[start Data segment]

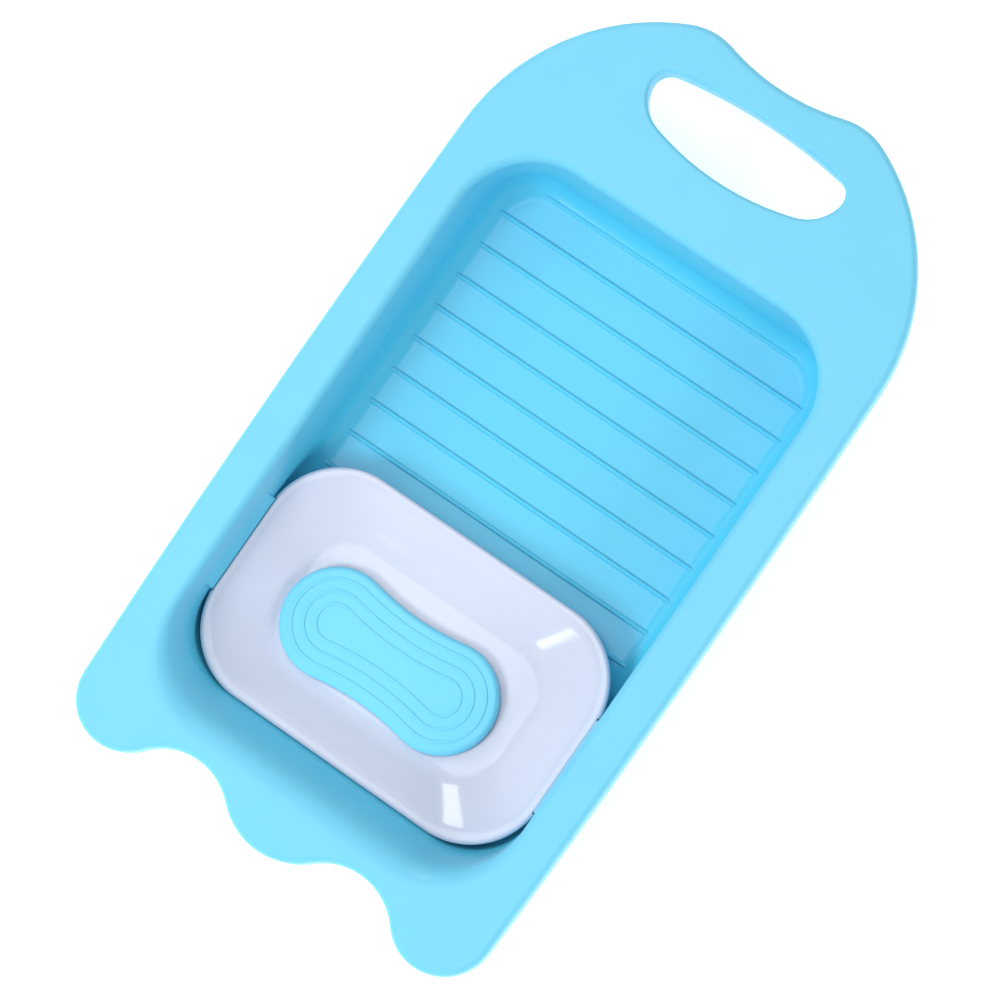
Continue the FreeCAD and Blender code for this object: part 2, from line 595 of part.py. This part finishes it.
def make_dish():
    """The shallow dish: foot ring, sloping sides, a wide lip, notches and two peg holes."""
    body = document.addObject("PartDesign::Body", "soap_dish")
    middle = ("0", "0 - dish_back")

    base = new_sketch(body, "dish_base", "floor_top", middle)
    draw_centred_box(base, "dish_base_half_width", "dish_base_half_depth", "dish_base_radius")
    under_lip = new_sketch(body, "dish_under_lip", "dish_top - dish_wall", middle)
    draw_centred_box(under_lip, "dish_half_width - dish_lip + dish_lip_join",
                     "dish_half_depth - dish_lip + dish_lip_join",
                     "dish_corner_radius - dish_lip + dish_lip_join")
    loft(body, "dish_sides", "AdditiveLoft", base, under_lip)

    lip = new_sketch(body, "dish_lip_outline", "dish_top - dish_wall", middle)
    draw_centred_box(lip, "dish_half_width", "dish_half_depth", "dish_corner_radius")
    pad(body, "dish_lip_plate", lip, "dish_wall")

    bowl_floor = new_sketch(body, "bowl_floor_outline", "bowl_floor", middle)
    draw_centred_box(bowl_floor, "dish_base_half_width + bowl_spread",
                     "dish_base_half_depth + bowl_spread", "dish_base_radius + bowl_spread")
    bowl_top = new_sketch(body, "bowl_top_outline", "dish_top", middle)
    draw_centred_box(bowl_top, "dish_half_width - dish_lip", "dish_half_depth - dish_lip",
                     "dish_corner_radius - dish_lip")
    loft(body, "bowl", "SubtractiveLoft", bowl_floor, bowl_top)
    fillet(body, "bowl_round", lambda edge: flat_at(edge, "bowl_floor"), "dish_bowl_round")
    fillet(body, "lip_round", lambda edge: flat_at(edge, "dish_top") and edge_inside(edge),
           "dish_lip_round")

    under = new_sketch(body, "base_recess_outline", "floor_top", middle)
    draw_centred_box(under, "dish_base_half_width - foot_ring", "dish_base_half_depth - foot_ring",
                     "dish_base_radius - foot_ring")
    pocket(body, "base_recess_cut", under, "base_recess", True)

    fillet(body, "lip_edge", lambda edge: flat_at(edge, "dish_top") and not edge_inside(edge),
           "dish_edge_round")

    notches = new_sketch(body, "notch_outline", "dish_top", middle)
    notch_half, notch_inner = "( catch_length / 2 + catch_gap )", "( dish_half_width - catch_notch )"
    for side in (-1, 1):
        inner, outer = "%d * %s" % (side, notch_inner), "%d * ( dish_half_width + wall )" % side
        draw_polygon(notches, [(inner, "0 - " + notch_half), (outer, "0 - " + notch_half),
                               (outer, notch_half), (inner, notch_half)])
    pocket(body, "notches", notches, "dish_wall * 2", False)

    holes = new_sketch(body, "peg_hole_outline", "bowl_floor",
                       ("rest_shift_x", "rest_shift_y - dish_back"))
    draw_peg_circles(holes, "peg_radius + peg_gap")
    pocket(body, "peg_holes", holes, "dish_wall * 2", False)
    return body


def edge_inside(edge):
    """Whether an edge lies well inside the outline of the dish's lip."""
    box = edge.BoundBox
    wide = size("dish_half_width - dish_lip / 2")
    head = size("dish_half_depth - dish_lip / 2 - dish_back")
    foot = size("dish_lip / 2 - dish_half_depth - dish_back")
    return box.XMax < wide and box.XMin > -wide and box.YMax < head and box.YMin > foot


def draw_centred_box(sketch, half_width, half_depth, radius):
    """Draw a rounded box centred on the sketch's origin."""
    draw_box(sketch, half_width, half_depth, half_depth, radius, radius)


def draw_peg_circles(sketch, radius_cell):
    """Draw the two peg circles, left and right of the middle of the rest."""
    for side in (-1, 1):
        draw_circle(sketch, "%d * peg_x" % side, "0", radius_cell)


# ---------------------------------------------------------------- soap rest

def make_rest():
    """The soap rest: a waisted plate with raised rings on top and two pegs below."""
    body = document.addObject("PartDesign::Body", "soap_rest")
    middle = ("rest_shift_x", "rest_shift_y - dish_back")
    rest_top = "rest_bottom + rest_thickness"

    plate = new_sketch(body, "rest_outline", "rest_bottom", middle)
    draw_chain(plate, rest_outline())
    pad(body, "rest_plate", plate, "rest_thickness")
    fillet(body, "rest_edge", lambda edge: flat_at(edge, rest_top), "rest_round")

    # Each ring starts as far below the rest's face as it ends above it.
    for index in range(int(size("ring_count"))):
        ring = new_sketch(body, "ring_outline_%d" % (index + 1), rest_top + " - ring_rise", middle)
        inset = "ring_first + %d * ring_pitch" % index
        draw_chain(ring, rest_outline(), inset)
        draw_chain(ring, rest_outline(), inset + " + ring_width")
        pad(body, "ring_%d" % (index + 1), ring, "ring_rise * 2")

    pegs = new_sketch(body, "peg_outline", "rest_bottom - peg_length", middle)
    draw_peg_circles(pegs, "peg_radius")
    pad(body, "pegs", pegs, "peg_length + rest_thickness / 2")
    return body


# ---------------------------------------------------------------- build and export

nodes = [make_board(), make_dish(), make_rest()]
document.recompute()
for item in document.Objects:
    if "Invalid" in item.State or "Error" in item.State:
        raise RuntimeError("%s is not sound: %s" % (item.Name, item.State))
os.makedirs("parts", exist_ok=True)
for node in nodes:
    if node.Shape.isNull() or not node.Shape.isValid():
        raise RuntimeError("%s has no valid shape" % node.Label)
    node.Shape.exportStep("parts/%s.step" % node.Label)
    print(node.Label, "exported, solids:", len(node.Shape.Solids))
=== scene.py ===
"""Washboard tray with its soap dish and soap rest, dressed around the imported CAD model.

Metres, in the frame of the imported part: X across the board, Y towards the handle, Z up.
"""

import math

import bpy
from mathutils import Matrix, Vector


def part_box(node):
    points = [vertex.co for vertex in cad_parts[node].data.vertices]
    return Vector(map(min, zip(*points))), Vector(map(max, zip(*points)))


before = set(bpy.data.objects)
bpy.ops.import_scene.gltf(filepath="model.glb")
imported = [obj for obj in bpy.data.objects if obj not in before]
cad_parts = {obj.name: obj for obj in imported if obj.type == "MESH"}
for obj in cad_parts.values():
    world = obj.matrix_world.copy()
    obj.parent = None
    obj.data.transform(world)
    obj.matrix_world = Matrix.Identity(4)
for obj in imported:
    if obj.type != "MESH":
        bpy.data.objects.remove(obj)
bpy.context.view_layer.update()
scene = bpy.context.scene

RIM_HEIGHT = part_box("washboard")[1].z

# Camera. The direction runs from the target to the camera, and the roll turns the handle
# end of the board clockwise in the picture.
VIEW_TARGET = Vector((0.001, -0.021, RIM_HEIGHT))
VIEW_DIRECTION = Vector((0.196, -0.049, 0.979))
VIEW_DISTANCE = 2.0
VIEW_ROLL = math.radians(34.77)
FOCAL_LENGTH_MM = 144
SENSOR_WIDTH_MM = 36
FAR_CLIP = 20

# Studio. The floor glows a little, which keeps shadows faint, and lies a hair below the feet.
ROOM_LIGHT = 0.44
FLOOR_SIZE = 6.0
FLOOR_WHITE = 0.93
FLOOR_GLOW = 0.55
FLOOR_GAP = 0.0001
SOFTBOX_DISTANCE = 2.2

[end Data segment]

◆ **What this task involves**: Quote each line of the data above exactly as written.

◆ **Answer to the exercise**:
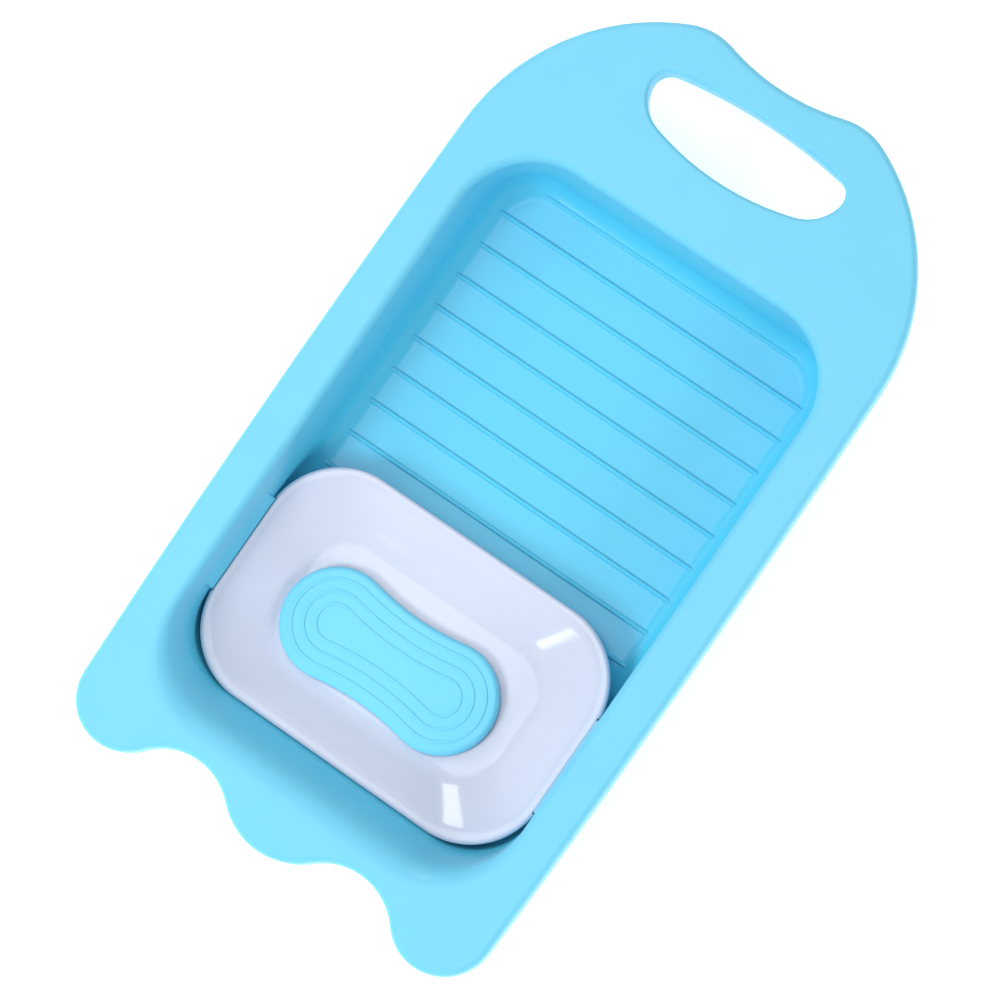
Continue the FreeCAD and Blender code for this object: part 2, from line 595 of part.py. This part finishes it.
def make_dish():
    """The shallow dish: foot ring, sloping sides, a wide lip, notches and two peg holes."""
    body = document.addObject("PartDesign::Body", "soap_dish")
    middle = ("0", "0 - dish_back")

    base = new_sketch(body, "dish_base", "floor_top", middle)
    draw_centred_box(base, "dish_base_half_width", "dish_base_half_depth", "dish_base_radius")
    under_lip = new_sketch(body, "dish_under_lip", "dish_top - dish_wall", middle)
    draw_centred_box(under_lip, "dish_half_width - dish_lip + dish_lip_join",
                     "dish_half_depth - dish_lip + dish_lip_join",
                     "dish_corner_radius - dish_lip + dish_lip_join")
    loft(body, "dish_sides", "AdditiveLoft", base, under_lip)

    lip = new_sketch(body, "dish_lip_outline", "dish_top - dish_wall", middle)
    draw_centred_box(lip, "dish_half_width", "dish_half_depth", "dish_corner_radius")
    pad(body, "dish_lip_plate", lip, "dish_wall")

    bowl_floor = new_sketch(body, "bowl_floor_outline", "bowl_floor", middle)
    draw_centred_box(bowl_floor, "dish_base_half_width + bowl_spread",
                     "dish_base_half_depth + bowl_spread", "dish_base_radius + bowl_spread")
    bowl_top = new_sketch(body, "bowl_top_outline", "dish_top", middle)
    draw_centred_box(bowl_top, "dish_half_width - dish_lip", "dish_half_depth - dish_lip",
                     "dish_corner_radius - dish_lip")
    loft(body, "bowl", "SubtractiveLoft", bowl_floor, bowl_top)
    fillet(body, "bowl_round", lambda edge: flat_at(edge, "bowl_floor"), "dish_bowl_round")
    fillet(body, "lip_round", lambda edge: flat_at(edge, "dish_top") and edge_inside(edge),
           "dish_lip_round")

    under = new_sketch(body, "base_recess_outline", "floor_top", middle)
    draw_centred_box(under, "dish_base_half_width - foot_ring", "dish_base_half_depth - foot_ring",
                     "dish_base_radius - foot_ring")
    pocket(body, "base_recess_cut", under, "base_recess", True)

    fillet(body, "lip_edge", lambda edge: flat_at(edge, "dish_top") and not edge_inside(edge),
           "dish_edge_round")

    notches = new_sketch(body, "notch_outline", "dish_top", middle)
    notch_half, notch_inner = "( catch_length / 2 + catch_gap )", "( dish_half_width - catch_notch )"
    for side in (-1, 1):
        inner, outer = "%d * %s" % (side, notch_inner), "%d * ( dish_half_width + wall )" % side
        draw_polygon(notches, [(inner, "0 - " + notch_half), (outer, "0 - " + notch_half),
                               (outer, notch_half), (inner, notch_half)])
    pocket(body, "notches", notches, "dish_wall * 2", False)

    holes = new_sketch(body, "peg_hole_outline", "bowl_floor",
                       ("rest_shift_x", "rest_shift_y - dish_back"))
    draw_peg_circles(holes, "peg_radius + peg_gap")
    pocket(body, "peg_holes", holes, "dish_wall * 2", False)
    return body


def edge_inside(edge):
    """Whether an edge lies well inside the outline of the dish's lip."""
    box = edge.BoundBox
    wide = size("dish_half_width - dish_lip / 2")
    head = size("dish_half_depth - dish_lip / 2 - dish_back")
    foot = size("dish_lip / 2 - dish_half_depth - dish_back")
    return box.XMax < wide and box.XMin > -wide and box.YMax < head and box.YMin > foot


def draw_centred_box(sketch, half_width, half_depth, radius):
    """Draw a rounded box centred on the sketch's origin."""
    draw_box(sketch, half_width, half_depth, half_depth, radius, radius)


def draw_peg_circles(sketch, radius_cell):
    """Draw the two peg circles, left and right of the middle of the rest."""
    for side in (-1, 1):
        draw_circle(sketch, "%d * peg_x" % side, "0", radius_cell)


# ---------------------------------------------------------------- soap rest

def make_rest():
    """The soap rest: a waisted plate with raised rings on top and two pegs below."""
    body = document.addObject("PartDesign::Body", "soap_rest")
    middle = ("rest_shift_x", "rest_shift_y - dish_back")
    rest_top = "rest_bottom + rest_thickness"

    plate = new_sketch(body, "rest_outline", "rest_bottom", middle)
    draw_chain(plate, rest_outline())
    pad(body, "rest_plate", plate, "rest_thickness")
    fillet(body, "rest_edge", lambda edge: flat_at(edge, rest_top), "rest_round")

    # Each ring starts as far below the rest's face as it ends above it.
    for index in range(int(size("ring_count"))):
        ring = new_sketch(body, "ring_outline_%d" % (index + 1), rest_top + " - ring_rise", middle)
        inset = "ring_first + %d * ring_pitch" % index
        draw_chain(ring, rest_outline(), inset)
        draw_chain(ring, rest_outline(), inset + " + ring_width")
        pad(body, "ring_%d" % (index + 1), ring, "ring_rise * 2")

    pegs = new_sketch(body, "peg_outline", "rest_bottom - peg_length", middle)
    draw_peg_circles(pegs, "peg_radius")
    pad(body, "pegs", pegs, "peg_length + rest_thickness / 2")
    return body


# ---------------------------------------------------------------- build and export

nodes = [make_board(), make_dish(), make_rest()]
document.recompute()
for item in document.Objects:
    if "Invalid" in item.State or "Error" in item.State:
        raise RuntimeError("%s is not sound: %s" % (item.Name, item.State))
os.makedirs("parts", exist_ok=True)
for node in nodes:
    if node.Shape.isNull() or not node.Shape.isValid():
        raise RuntimeError("%s has no valid shape" % node.Label)
    node.Shape.exportStep("parts/%s.step" % node.Label)
    print(node.Label, "exported, solids:", len(node.Shape.Solids))
=== scene.py ===
"""Washboard tray with its soap dish and soap rest, dressed around the imported CAD model.

Metres, in the frame of the imported part: X across the board, Y towards the handle, Z up.
"""

import math

import bpy
from mathutils import Matrix, Vector


def part_box(node):
    points = [vertex.co for vertex in cad_parts[node].data.vertices]
    return Vector(map(min, zip(*points))), Vector(map(max, zip(*points)))


before = set(bpy.data.objects)
bpy.ops.import_scene.gltf(filepath="model.glb")
imported = [obj for obj in bpy.data.objects if obj not in before]
cad_parts = {obj.name: obj for obj in imported if obj.type == "MESH"}
for obj in cad_parts.values():
    world = obj.matrix_world.copy()
    obj.parent = None
    obj.data.transform(world)
    obj.matrix_world = Matrix.Identity(4)
for obj in imported:
    if obj.type != "MESH":
        bpy.data.objects.remove(obj)
bpy.context.view_layer.update()
scene = bpy.context.scene

RIM_HEIGHT = part_box("washboard")[1].z

# Camera. The direction runs from the target to the camera, and the roll turns the handle
# end of the board clockwise in the picture.
VIEW_TARGET = Vector((0.001, -0.021, RIM_HEIGHT))
VIEW_DIRECTION = Vector((0.196, -0.049, 0.979))
VIEW_DISTANCE = 2.0
VIEW_ROLL = math.radians(34.77)
FOCAL_LENGTH_MM = 144
SENSOR_WIDTH_MM = 36
FAR_CLIP = 20

# Studio. The floor glows a little, which keeps shadows faint, and lies a hair below the feet.
ROOM_LIGHT = 0.44
FLOOR_SIZE = 6.0
FLOOR_WHITE = 0.93
FLOOR_GLOW = 0.55
FLOOR_GAP = 0.0001
SOFTBOX_DISTANCE = 2.2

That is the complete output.